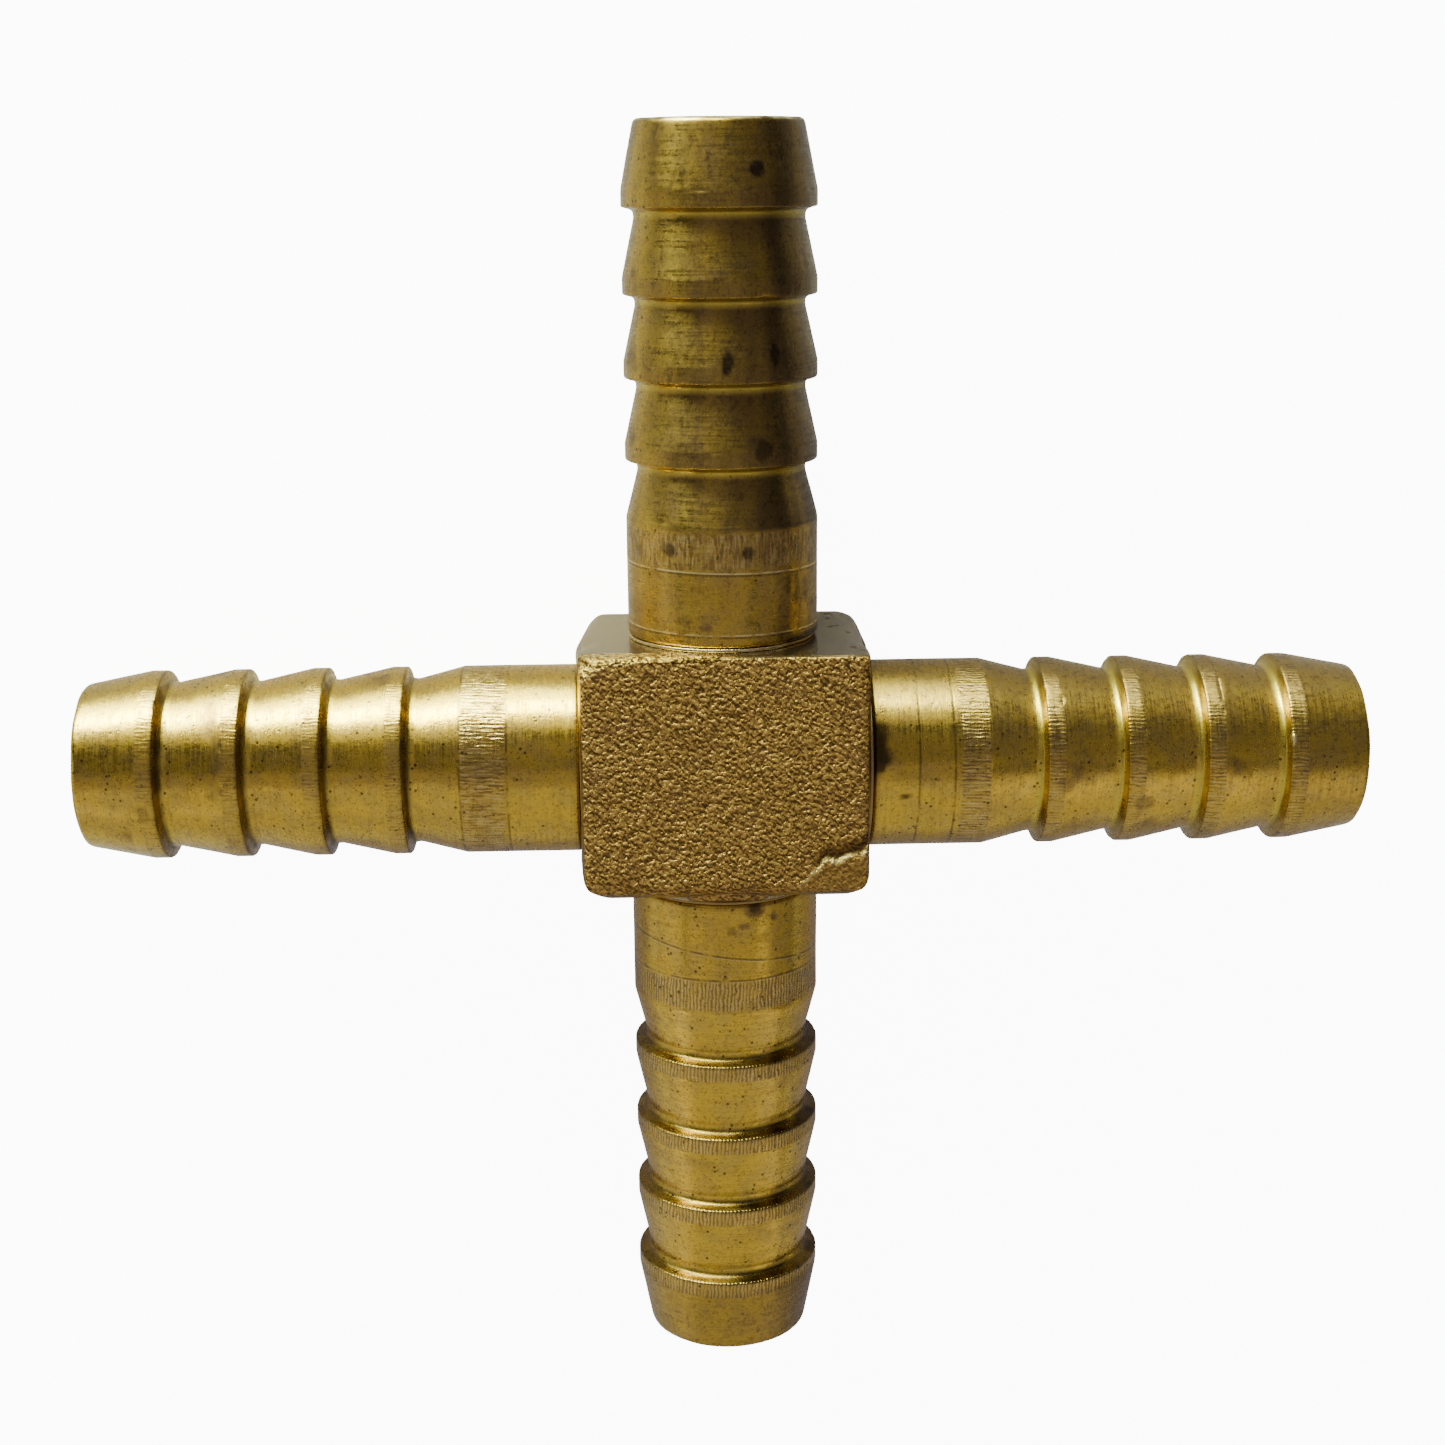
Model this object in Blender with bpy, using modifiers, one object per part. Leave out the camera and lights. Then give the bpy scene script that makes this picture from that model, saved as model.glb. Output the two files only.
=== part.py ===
"""Four-way barbed hose cross in brass.

A square block carries four turned hose nipples, one on each machined side. Each nipple has a
spigot that sits in a socket of the block, and a thin ring of filler metal closes the joint at
its shoulder. Two straight waterways cross in the block.

The cross lies flat: its arms run along X and Y, and +Z points out of the rough forged face.
The origin is where the two waterways cross. Units are metres.
"""

import math

import bmesh
import bpy
from mathutils import Matrix, Vector

MM = 0.001

# Block
BLOCK_WIDTH = 16.0 * MM  # along X
BLOCK_LENGTH = 14.4 * MM  # along Y
BLOCK_DEPTH = 12.8 * MM  # along Z
CORNER_RADIUS = 1.15 * MM  # the four edges that run along Z
CORNER_SEGMENTS = 4
FACE_EDGE_RADIUS = 0.3 * MM  # the edges of the two rough faces
FACE_EDGE_SEGMENTS = 2

# Waterway and joint
BORE_RADIUS = 3.6 * MM
SPIGOT_RADIUS = 4.6 * MM
SPIGOT_LENGTH = 2.9 * MM
SPIGOT_CHAMFER = 0.2 * MM
SOCKET_DEPTH = 3.0 * MM
CLEARANCE = 0.05 * MM
SHOULDER_GAP = 0.22 * MM  # between the nipple's shoulder and the side of the block
RING_RADIUS = 5.2 * MM

# Nipple, measured along its axis from the side of the block
NIPPLE_LENGTH = 28.5 * MM
BARB_COUNT = 4
FIRST_CREST = 10.53 * MM  # the crest nearest the block
BARB_PITCH = 4.53 * MM
TIP_BARB_EXTRA = 0.14 * MM  # the outermost barb stands this much further out
CREST_RADIUS = 5.4 * MM
CREST_LAND = 0.9 * MM  # flat top of a barb
NECK_RADIUS = 4.72 * MM
NECK_SETBACK = 1.05 * MM  # from a crest's middle back to its neck
ROOT_STEP = 0.16 * MM  # curved foot of a barb's shoulder
SHANK_END = 6.85 * MM
SHANK_CHAMFER = 0.35 * MM
TIP_CONE_RADIUS = 4.66 * MM
TIP_ROUND = 0.3 * MM
TIP_ROUND_STEPS = 3
MOUTH_CHAMFER = 0.15 * MM

# Mesh density
TURNED_STEPS = 40
MERGE_DISTANCE = 0.000001
SMOOTH_BELOW = math.radians(28)

ARMS = {
    "right": 0.0,
    "top": 90.0,
    "left": 180.0,
    "bottom": 270.0,
}


def clear_scene():
    for obj in list(bpy.data.objects):
        bpy.data.objects.remove(obj, do_unlink=True)


def new_collection(name):
    collection = bpy.data.collections.new(name)
    bpy.context.scene.collection.children.link(collection)
    return collection


def metal(name, color, roughness):
    material = bpy.data.materials.new(name)
    material.use_nodes = True
    shader = material.node_tree.nodes["Principled BSDF"]
    shader.inputs["Base Color"].default_value = (*color, 1.0)
    shader.inputs["Roughness"].default_value = roughness
    shader.inputs["Metallic"].default_value = 1.0
    return material


def smooth(mesh):
    """Smooth shading that keeps the machined edges crisp."""
    mesh.shade_smooth()
    mesh.set_sharp_from_angle(angle=SMOOTH_BELOW)


def turned_mesh(name, outline):
    """A solid of revolution about Z from a closed outline of (radius, height) points."""
    profile = bpy.data.meshes.new(name + "_profile")
    points = [(radius, 0.0, height) for radius, height in outline]
    count = len(points)
    edges = [(i, (i + 1) % count) for i in range(count)]
    profile.from_pydata(points, edges, [])
    blank = bpy.data.objects.new(name + "_blank", profile)
    bpy.context.scene.collection.objects.link(blank)
    screw = blank.modifiers.new("Turn", "SCREW")
    screw.axis = "Z"
    screw.angle = math.tau
    screw.steps = TURNED_STEPS
    screw.render_steps = TURNED_STEPS
    screw.use_merge_vertices = True
    screw.merge_threshold = MERGE_DISTANCE
    graph = bpy.context.evaluated_depsgraph_get()
    mesh = bpy.data.meshes.new_from_object(blank.evaluated_get(graph))
    mesh.name = name
    bpy.data.objects.remove(blank, do_unlink=True)
    bpy.data.meshes.remove(profile)
    smooth(mesh)
    return mesh


def arc(center, radius, start, end, steps):
    """Points on an arc in the plane of the outline, angles in degrees from the radial direction."""
    angles = [math.radians(start + (end - start) * i / steps) for i in range(steps + 1)]
    return [
        (center[0] + radius * math.cos(a), center[1] + radius * math.sin(a)) for a in angles
    ]


def barb_outline(crest):
    """One barb from its flat crest back to its neck, the outer end first."""
    neck = crest - NECK_SETBACK
    half_land = CREST_LAND / 2
    return [
        (CREST_RADIUS, crest + half_land),
        (CREST_RADIUS, crest - half_land),
        (NECK_RADIUS + ROOT_STEP, neck + ROOT_STEP),
        (NECK_RADIUS, neck),
    ]


def nipple_outline():
    """The nipple's section: down the outside from the tip to the spigot, then up the bore."""
    tip_center = (TIP_CONE_RADIUS - TIP_ROUND, NIPPLE_LENGTH - TIP_ROUND)
    outline = [(BORE_RADIUS + MOUTH_CHAMFER, NIPPLE_LENGTH)]
    outline += arc(tip_center, TIP_ROUND, 90, 0, TIP_ROUND_STEPS)
    for index in reversed(range(BARB_COUNT)):
        crest = FIRST_CREST + BARB_PITCH * index
        if index == BARB_COUNT - 1:
            crest += TIP_BARB_EXTRA
        outline += barb_outline(crest)
    outline += [
        (CREST_RADIUS, SHANK_END),
        (CREST_RADIUS, SHOULDER_GAP + SHANK_CHAMFER),
        (CREST_RADIUS - SHANK_CHAMFER, SHOULDER_GAP),
        (SPIGOT_RADIUS, SHOULDER_GAP),
        (SPIGOT_RADIUS, SPIGOT_CHAMFER - SPIGOT_LENGTH),
        (SPIGOT_RADIUS - SPIGOT_CHAMFER, -SPIGOT_LENGTH),
        (BORE_RADIUS, -SPIGOT_LENGTH),
        (BORE_RADIUS, NIPPLE_LENGTH - MOUTH_CHAMFER),
    ]
    return outline


def ring_outline():
    """The filler ring's section, a flat washer with a rounded outer edge."""
    inner = SPIGOT_RADIUS + CLEARANCE
    low = CLEARANCE
    high = SHOULDER_GAP - CLEARANCE
    half = (high - low) / 2
    outline = [(inner, high)]
    outline += arc((RING_RADIUS - half, low + half), half, 90, -90, TIP_ROUND_STEPS)
    outline.append((inner, low))
    return outline


def place_on_arm(obj, angle, reach):
    """Turns an object made along Z so that it points out along its arm, and seats it on the block."""
    turn = Matrix.Rotation(math.radians(angle), 4, "Z") @ Matrix.Rotation(math.radians(90), 4, "Y")
    obj.rotation_euler = turn.to_euler()
    obj.location = turn.to_3x3() @ Vector((0.0, 0.0, reach))


def side_reach(angle):
    """Distance from the origin to the block's side on this arm."""
    on_x = abs(math.cos(math.radians(angle))) > 0.5
    return (BLOCK_WIDTH if on_x else BLOCK_LENGTH) / 2


def add_arm_pieces(parts, root, stem, mesh, material):
    """One piece on each arm, all sharing a mesh."""
    mesh.materials.append(material)
    for arm, angle in ARMS.items():
        piece = bpy.data.objects.new(f"{stem}_{arm}", mesh)
        parts.objects.link(piece)
        piece.parent = root
        place_on_arm(piece, angle, side_reach(angle))


def block_mesh():
    """The block with its four Z edges rounded."""
    mesh = bpy.data.meshes.new("body_block")
    shape = bmesh.new()
    bmesh.ops.create_cube(shape, size=1.0)
    bmesh.ops.scale(shape, vec=(BLOCK_WIDTH, BLOCK_LENGTH, BLOCK_DEPTH), verts=shape.verts)
    upright = [e for e in shape.edges if abs(e.verts[0].co.z - e.verts[1].co.z) > BLOCK_DEPTH / 2]
    bmesh.ops.bevel(
        shape,
        geom=upright,
        offset=CORNER_RADIUS,
        offset_type="OFFSET",
        segments=CORNER_SEGMENTS,
        profile=0.5,
        affect="EDGES",
    )
    shape.to_mesh(mesh)
    shape.free()
    return mesh


def add_cutter(cutters, name, radius, low, high, angle):
    """A round cutter along an arm's axis, from low to high along it."""
    bpy.ops.mesh.primitive_cylinder_add(vertices=TURNED_STEPS, radius=radius, depth=high - low)
    cutter = bpy.context.active_object
    cutter.name = name
    place_on_arm(cutter, angle, (high + low) / 2)
    for collection in list(cutter.users_collection):
        collection.objects.unlink(cutter)
    cutters.objects.link(cutter)
    cutter.hide_render = True
    cutter.display_type = "WIRE"
    return cutter


def add_block(parts, cutters, root, material):
    block = bpy.data.objects.new("body_block", block_mesh())
    parts.objects.link(block)
    block.parent = root
    block.data.materials.append(material)
    edges = block.modifiers.new("Face edges", "BEVEL")
    edges.width = FACE_EDGE_RADIUS
    edges.segments = FACE_EDGE_SEGMENTS
    edges.limit_method = "ANGLE"
    edges.angle_limit = math.radians(60)
    overrun = BLOCK_WIDTH
    cuts = [
        add_cutter(cutters, "waterway_x", BORE_RADIUS, -overrun, overrun, ARMS["right"]),
        add_cutter(cutters, "waterway_y", BORE_RADIUS, -overrun, overrun, ARMS["top"]),
    ]
    for arm, angle in ARMS.items():
        side = side_reach(angle)
        socket_radius = SPIGOT_RADIUS + CLEARANCE
        floor = side - SOCKET_DEPTH
        cuts.append(add_cutter(cutters, f"socket_{arm}", socket_radius, floor, overrun, angle))
    for cutter in cuts:
        cut = block.modifiers.new(cutter.name, "BOOLEAN")
        cut.operation = "DIFFERENCE"
        cut.solver = "EXACT"
        cut.object = cutter


def build():
    clear_scene()
    parts = new_collection("barbed_cross")
    cutters = new_collection("cutters")
    root = bpy.data.objects.new("cross_root", None)
    parts.objects.link(root)
    forged = metal("forged_brass", (0.34, 0.22, 0.075), 0.55)
    turned = metal("turned_brass", (0.62, 0.45, 0.16), 0.3)
    filler = metal("braze_filler", (0.78, 0.70, 0.48), 0.28)
    add_block(parts, cutters, root, forged)
    add_arm_pieces(parts, root, "nipple", turned_mesh("nipple", nipple_outline()), turned)
    add_arm_pieces(parts, root, "braze_ring", turned_mesh("braze_ring", ring_outline()), filler)


build()
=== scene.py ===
"""Looks for the barbed brass hose cross.

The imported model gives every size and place. Each of its nine solids is replaced by a finely
modelled piece: four turned nipples, four thin rings of filler metal and the forged block. The
cross lies on its back on a pale floor, its arms along X and Y and its rough face up (+Z).
"""

import itertools
import math

import bmesh
import bpy
import numpy as np
from mathutils import Matrix, Vector


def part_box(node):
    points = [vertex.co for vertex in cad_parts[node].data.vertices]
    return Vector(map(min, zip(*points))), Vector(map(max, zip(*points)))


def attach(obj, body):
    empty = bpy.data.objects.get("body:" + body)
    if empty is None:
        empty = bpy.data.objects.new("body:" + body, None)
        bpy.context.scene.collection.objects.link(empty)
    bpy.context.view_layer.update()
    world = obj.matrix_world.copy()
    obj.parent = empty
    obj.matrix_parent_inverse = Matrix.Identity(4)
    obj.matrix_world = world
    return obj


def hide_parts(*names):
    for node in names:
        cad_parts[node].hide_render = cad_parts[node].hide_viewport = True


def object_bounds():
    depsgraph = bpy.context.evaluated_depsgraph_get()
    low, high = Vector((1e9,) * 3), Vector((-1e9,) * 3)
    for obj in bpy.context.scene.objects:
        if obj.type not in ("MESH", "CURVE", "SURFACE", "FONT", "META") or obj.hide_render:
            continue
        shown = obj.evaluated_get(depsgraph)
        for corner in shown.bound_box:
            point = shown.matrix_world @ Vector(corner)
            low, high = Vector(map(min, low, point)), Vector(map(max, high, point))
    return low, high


MM = 0.001
MICRON = 1e-6

# Camera, above the cross and a little towards its top arm
CAMERA_DISTANCE = 128.0 * MM
CAMERA_SLIDE = (0.07 * MM, -1.85 * MM)
CAMERA_TILT = math.radians(14.2)
CAMERA_SWING = math.radians(1.86)
CAMERA_ROLL = math.radians(0.95)
CAMERA_LENS = 54.9
CAMERA_NEAR = 5.0 * MM
SENSOR = 36.0

# Nipple section, measured along an arm from the side of the block
BORE_RADIUS = 3.6 * MM
MOUTH_CHAMFER = 0.15 * MM
TIP_RADIUS = 4.66 * MM
TIP_ROUND = 0.3 * MM
NECK_RADIUS = 4.72 * MM
NECK_ROUND = 0.12 * MM
ROOT_LIFT = 0.03 * MM  # the foot of a shoulder stands this far above the neck
ROOT_ROUND = 0.3 * MM
SPIGOT_RADIUS = 4.6 * MM
SPIGOT_CHAMFER = 0.2 * MM
BARB_PITCH = 4.53 * MM
FIRST_CREST = 10.53 * MM
TIP_BARB_EXTRA = 0.14 * MM
BARB_COUNT = 4
HALF_LAND = 0.45 * MM
OUTER_ROUND = 0.1 * MM  # rounding of a crest's outer edge, the shank's end and its foot
INNER_ROUND = 0.11 * MM
SHOULDER_RUN = 0.17 * MM  # length of a shoulder's slope
NECK_SETBACK = 1.05 * MM  # from crest's middle to neck
SHANK_END = 6.85 * MM
SHOULDER_GAP = 0.22 * MM
FOOT_CHAMFER = 0.12 * MM
FOOT_ROUND = 0.04 * MM
SEAT_ROUND = 0.03 * MM
EDGE_ROUND = 0.05 * MM  # every other small edge

# Mesh density
ROUND_STEPS = 5
LONGEST_STEP = 0.17 * MM
BORE_STEP = 0.9 * MM
TURNED_STEPS = 208

# Noise seeds
SEEDS_EACH = 20  # for each nipple
RING_SEED = 300
BLOCK_SEED = 400

# Filler ring
RING_CLEARANCE = 0.05 * MM
RING_SWELL = 0.03 * MM  # added to each side, so that no slot shows
RING_INNER_ROUND = 0.02 * MM
RING_FLUSH = 0.17 * MM  # how far a ring stands out where the joint is full
RING_BEAD = 0.07 * MM  # and how much further where the filler is bright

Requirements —
Taking the material above, extract exactly and only the lines from the line with "overrun = BLOCK_WIDTH" to the line with "bpy.context.scene.collection.objects.link(empty)", inclusive of both.

Response to the task —
    overrun = BLOCK_WIDTH
    cuts = [
        add_cutter(cutters, "waterway_x", BORE_RADIUS, -overrun, overrun, ARMS["right"]),
        add_cutter(cutters, "waterway_y", BORE_RADIUS, -overrun, overrun, ARMS["top"]),
    ]
    for arm, angle in ARMS.items():
        side = side_reach(angle)
        socket_radius = SPIGOT_RADIUS + CLEARANCE
        floor = side - SOCKET_DEPTH
        cuts.append(add_cutter(cutters, f"socket_{arm}", socket_radius, floor, overrun, angle))
    for cutter in cuts:
        cut = block.modifiers.new(cutter.name, "BOOLEAN")
        cut.operation = "DIFFERENCE"
        cut.solver = "EXACT"
        cut.object = cutter


def build():
    clear_scene()
    parts = new_collection("barbed_cross")
    cutters = new_collection("cutters")
    root = bpy.data.objects.new("cross_root", None)
    parts.objects.link(root)
    forged = metal("forged_brass", (0.34, 0.22, 0.075), 0.55)
    turned = metal("turned_brass", (0.62, 0.45, 0.16), 0.3)
    filler = metal("braze_filler", (0.78, 0.70, 0.48), 0.28)
    add_block(parts, cutters, root, forged)
    add_arm_pieces(parts, root, "nipple", turned_mesh("nipple", nipple_outline()), turned)
    add_arm_pieces(parts, root, "braze_ring", turned_mesh("braze_ring", ring_outline()), filler)


build()
=== scene.py ===
"""Looks for the barbed brass hose cross.

The imported model gives every size and place. Each of its nine solids is replaced by a finely
modelled piece: four turned nipples, four thin rings of filler metal and the forged block. The
cross lies on its back on a pale floor, its arms along X and Y and its rough face up (+Z).
"""

import itertools
import math

import bmesh
import bpy
import numpy as np
from mathutils import Matrix, Vector


def part_box(node):
    points = [vertex.co for vertex in cad_parts[node].data.vertices]
    return Vector(map(min, zip(*points))), Vector(map(max, zip(*points)))


def attach(obj, body):
    empty = bpy.data.objects.get("body:" + body)
    if empty is None:
        empty = bpy.data.objects.new("body:" + body, None)
        bpy.context.scene.collection.objects.link(empty)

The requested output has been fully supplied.